──────── Provided data ────────
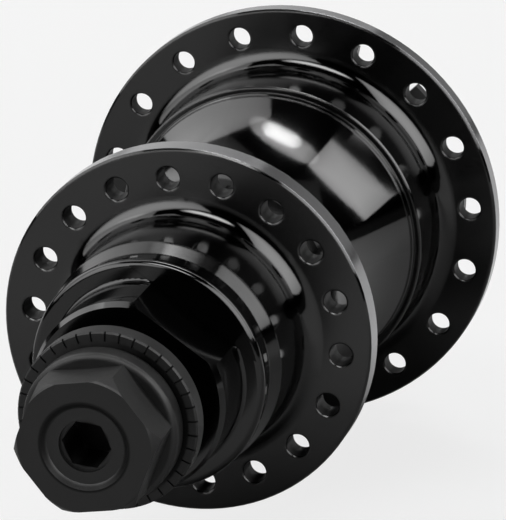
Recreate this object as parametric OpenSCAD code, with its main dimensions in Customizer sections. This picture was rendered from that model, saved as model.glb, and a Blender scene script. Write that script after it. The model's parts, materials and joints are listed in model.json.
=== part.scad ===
// Rear hub of a bicycle, for 36 spokes, with a one-piece driver and a female axle.
// The axle lies along Y. The origin is the middle of the axle, the plain end is at -Y,
// the driven end is at +Y, and +Z is up. All sizes are in millimetres.

/* [Overall] */
// Distance between the two serrated lock faces, which the frame's dropouts bear on
lock_width = 110; // [108:0.5:114]
// Radial clearance of races and spacers on the axle, and of races in their seats
fit_gap = 0.03; // [0.02:0.01:0.06]
// Clearance between pieces that turn past each other
turn_gap = 0.35; // [0.3:0.05:0.5]

/* [Shell] */
// Distance from the middle to the outer face of the plain flange
plain_flange_y = 23.5; // [23:0.25:24.5]
// Metal left outside the plain flange's spoke holes
plain_flange_edge = 2.1; // [1.6:0.05:2.6]
// Thickness of the plain flange
plain_flange_t = 3.5; // [3.1:0.1:3.9]
// Diameter of the plain flange's spoke hole circle
plain_hole_circle_d = 38; // [37.5:0.25:39]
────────
**Requirement:**
Every line of the material must be returned exactly as it appears.

**Correct answer:**
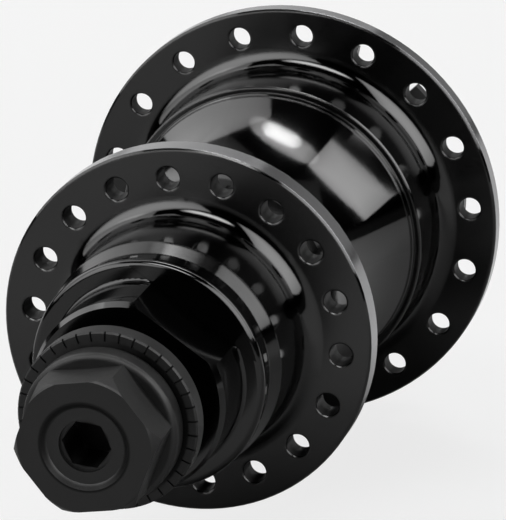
Recreate this object as parametric OpenSCAD code, with its main dimensions in Customizer sections. This picture was rendered from that model, saved as model.glb, and a Blender scene script. Write that script after it. The model's parts, materials and joints are listed in model.json.
=== part.scad ===
// Rear hub of a bicycle, for 36 spokes, with a one-piece driver and a female axle.
// The axle lies along Y. The origin is the middle of the axle, the plain end is at -Y,
// the driven end is at +Y, and +Z is up. All sizes are in millimetres.

/* [Overall] */
// Distance between the two serrated lock faces, which the frame's dropouts bear on
lock_width = 110; // [108:0.5:114]
// Radial clearance of races and spacers on the axle, and of races in their seats
fit_gap = 0.03; // [0.02:0.01:0.06]
// Clearance between pieces that turn past each other
turn_gap = 0.35; // [0.3:0.05:0.5]

/* [Shell] */
// Distance from the middle to the outer face of the plain flange
plain_flange_y = 23.5; // [23:0.25:24.5]
// Metal left outside the plain flange's spoke holes
plain_flange_edge = 2.1; // [1.6:0.05:2.6]
// Thickness of the plain flange
plain_flange_t = 3.5; // [3.1:0.1:3.9]
// Diameter of the plain flange's spoke hole circle
plain_hole_circle_d = 38; // [37.5:0.25:39]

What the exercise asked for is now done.